• _Goal_:
Check every line below for the word "code" and copy the ones that have it.

• _The input_:

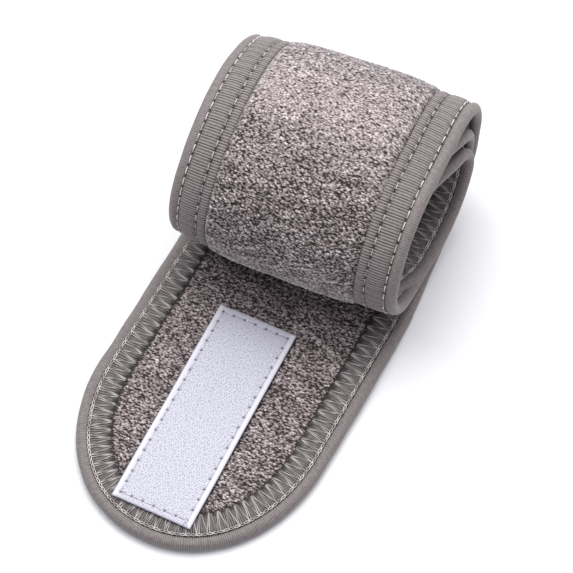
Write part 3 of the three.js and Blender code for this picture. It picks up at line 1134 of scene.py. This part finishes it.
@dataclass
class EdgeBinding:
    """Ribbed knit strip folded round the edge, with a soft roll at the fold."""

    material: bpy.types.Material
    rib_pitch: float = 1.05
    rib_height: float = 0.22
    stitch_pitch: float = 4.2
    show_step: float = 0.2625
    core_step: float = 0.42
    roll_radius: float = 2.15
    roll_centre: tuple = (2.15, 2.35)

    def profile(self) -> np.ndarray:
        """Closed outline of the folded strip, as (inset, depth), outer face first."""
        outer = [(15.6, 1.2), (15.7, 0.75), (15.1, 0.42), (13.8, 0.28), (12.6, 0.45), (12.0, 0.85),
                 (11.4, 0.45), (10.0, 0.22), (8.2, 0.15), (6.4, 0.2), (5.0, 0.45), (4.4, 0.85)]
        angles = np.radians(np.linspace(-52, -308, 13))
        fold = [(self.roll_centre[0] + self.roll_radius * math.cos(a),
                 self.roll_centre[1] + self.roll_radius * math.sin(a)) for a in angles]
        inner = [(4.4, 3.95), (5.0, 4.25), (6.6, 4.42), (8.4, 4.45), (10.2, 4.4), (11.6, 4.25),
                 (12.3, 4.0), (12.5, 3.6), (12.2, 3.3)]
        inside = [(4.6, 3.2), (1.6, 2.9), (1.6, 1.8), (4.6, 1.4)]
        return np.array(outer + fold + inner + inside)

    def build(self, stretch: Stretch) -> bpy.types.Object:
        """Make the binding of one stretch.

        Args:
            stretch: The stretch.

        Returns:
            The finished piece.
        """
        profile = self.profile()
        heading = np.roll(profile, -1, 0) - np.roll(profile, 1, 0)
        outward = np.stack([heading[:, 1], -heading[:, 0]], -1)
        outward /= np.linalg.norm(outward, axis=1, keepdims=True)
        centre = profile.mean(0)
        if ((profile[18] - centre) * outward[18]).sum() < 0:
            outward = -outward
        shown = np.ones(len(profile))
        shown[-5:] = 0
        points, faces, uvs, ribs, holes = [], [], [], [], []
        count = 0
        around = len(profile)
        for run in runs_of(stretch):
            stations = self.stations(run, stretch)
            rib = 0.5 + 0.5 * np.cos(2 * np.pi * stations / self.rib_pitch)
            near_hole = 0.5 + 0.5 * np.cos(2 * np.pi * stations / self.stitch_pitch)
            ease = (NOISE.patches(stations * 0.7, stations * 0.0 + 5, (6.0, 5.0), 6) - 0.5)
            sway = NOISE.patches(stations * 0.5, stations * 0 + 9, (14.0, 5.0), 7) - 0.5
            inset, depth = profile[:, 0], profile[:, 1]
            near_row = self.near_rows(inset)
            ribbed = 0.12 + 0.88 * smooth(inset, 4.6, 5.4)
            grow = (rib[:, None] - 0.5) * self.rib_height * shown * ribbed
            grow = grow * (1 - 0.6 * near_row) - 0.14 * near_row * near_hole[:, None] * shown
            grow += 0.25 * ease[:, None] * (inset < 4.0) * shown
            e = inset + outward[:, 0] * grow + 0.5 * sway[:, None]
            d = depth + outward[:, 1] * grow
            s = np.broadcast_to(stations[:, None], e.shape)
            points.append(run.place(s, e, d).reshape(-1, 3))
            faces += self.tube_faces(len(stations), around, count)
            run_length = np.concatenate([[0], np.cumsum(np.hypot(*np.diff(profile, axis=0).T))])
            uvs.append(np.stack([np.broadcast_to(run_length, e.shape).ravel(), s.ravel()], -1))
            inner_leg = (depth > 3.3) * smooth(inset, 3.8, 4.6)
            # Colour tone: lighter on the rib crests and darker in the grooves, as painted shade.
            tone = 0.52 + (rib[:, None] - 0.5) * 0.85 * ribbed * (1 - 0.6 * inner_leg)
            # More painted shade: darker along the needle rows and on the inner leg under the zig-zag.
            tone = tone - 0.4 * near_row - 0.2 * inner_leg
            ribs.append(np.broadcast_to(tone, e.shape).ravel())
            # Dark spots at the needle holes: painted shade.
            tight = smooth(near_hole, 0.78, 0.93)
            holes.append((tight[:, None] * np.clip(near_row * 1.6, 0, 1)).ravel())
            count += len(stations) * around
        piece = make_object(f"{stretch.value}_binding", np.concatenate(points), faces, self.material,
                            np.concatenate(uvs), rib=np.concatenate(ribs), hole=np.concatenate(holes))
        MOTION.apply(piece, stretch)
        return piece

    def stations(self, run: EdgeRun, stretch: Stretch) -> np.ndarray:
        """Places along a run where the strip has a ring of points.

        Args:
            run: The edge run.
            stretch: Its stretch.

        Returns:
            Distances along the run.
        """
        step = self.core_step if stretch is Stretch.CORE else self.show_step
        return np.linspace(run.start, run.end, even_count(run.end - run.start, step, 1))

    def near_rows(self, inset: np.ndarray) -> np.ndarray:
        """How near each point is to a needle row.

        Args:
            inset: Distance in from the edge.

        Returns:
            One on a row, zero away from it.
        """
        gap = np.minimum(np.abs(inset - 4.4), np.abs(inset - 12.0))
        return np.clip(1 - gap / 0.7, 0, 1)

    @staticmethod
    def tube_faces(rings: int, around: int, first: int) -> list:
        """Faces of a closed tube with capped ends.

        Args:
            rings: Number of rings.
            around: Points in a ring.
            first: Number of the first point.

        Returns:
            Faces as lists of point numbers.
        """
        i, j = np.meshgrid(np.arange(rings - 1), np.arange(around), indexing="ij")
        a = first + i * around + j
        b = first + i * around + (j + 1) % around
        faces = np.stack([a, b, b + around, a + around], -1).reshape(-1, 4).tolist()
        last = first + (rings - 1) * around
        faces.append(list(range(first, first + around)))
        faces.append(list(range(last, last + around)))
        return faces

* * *

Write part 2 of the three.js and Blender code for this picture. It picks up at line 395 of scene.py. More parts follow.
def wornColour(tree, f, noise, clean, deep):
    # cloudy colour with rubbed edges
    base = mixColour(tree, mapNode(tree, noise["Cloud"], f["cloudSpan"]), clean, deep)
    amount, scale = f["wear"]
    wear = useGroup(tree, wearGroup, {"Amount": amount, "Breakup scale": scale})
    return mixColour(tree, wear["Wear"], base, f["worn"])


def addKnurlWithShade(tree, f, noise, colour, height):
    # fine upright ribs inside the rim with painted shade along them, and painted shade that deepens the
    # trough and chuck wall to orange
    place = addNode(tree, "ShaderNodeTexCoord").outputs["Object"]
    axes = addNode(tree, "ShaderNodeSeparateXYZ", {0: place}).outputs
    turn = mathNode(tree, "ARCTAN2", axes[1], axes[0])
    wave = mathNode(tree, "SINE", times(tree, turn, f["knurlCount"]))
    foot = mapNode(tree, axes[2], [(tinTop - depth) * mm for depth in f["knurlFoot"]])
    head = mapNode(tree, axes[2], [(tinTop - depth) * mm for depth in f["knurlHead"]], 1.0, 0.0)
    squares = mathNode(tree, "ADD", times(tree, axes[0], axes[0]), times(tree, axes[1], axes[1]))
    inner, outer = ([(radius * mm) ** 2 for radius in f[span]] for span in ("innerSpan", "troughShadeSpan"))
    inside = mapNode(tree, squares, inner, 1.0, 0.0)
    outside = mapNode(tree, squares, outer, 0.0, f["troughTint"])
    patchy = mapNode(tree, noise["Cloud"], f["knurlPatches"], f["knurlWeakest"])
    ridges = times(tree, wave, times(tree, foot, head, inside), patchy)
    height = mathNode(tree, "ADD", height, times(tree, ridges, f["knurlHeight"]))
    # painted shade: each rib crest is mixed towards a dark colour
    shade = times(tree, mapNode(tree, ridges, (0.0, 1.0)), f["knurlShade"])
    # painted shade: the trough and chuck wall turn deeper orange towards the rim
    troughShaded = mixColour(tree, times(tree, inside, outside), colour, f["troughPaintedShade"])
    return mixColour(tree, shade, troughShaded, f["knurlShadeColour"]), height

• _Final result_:
Write part 3 of the three.js and Blender code for this picture. It picks up at line 1134 of scene.py. This part finishes it.
Write part 2 of the three.js and Blender code for this picture. It picks up at line 395 of scene.py. More parts follow.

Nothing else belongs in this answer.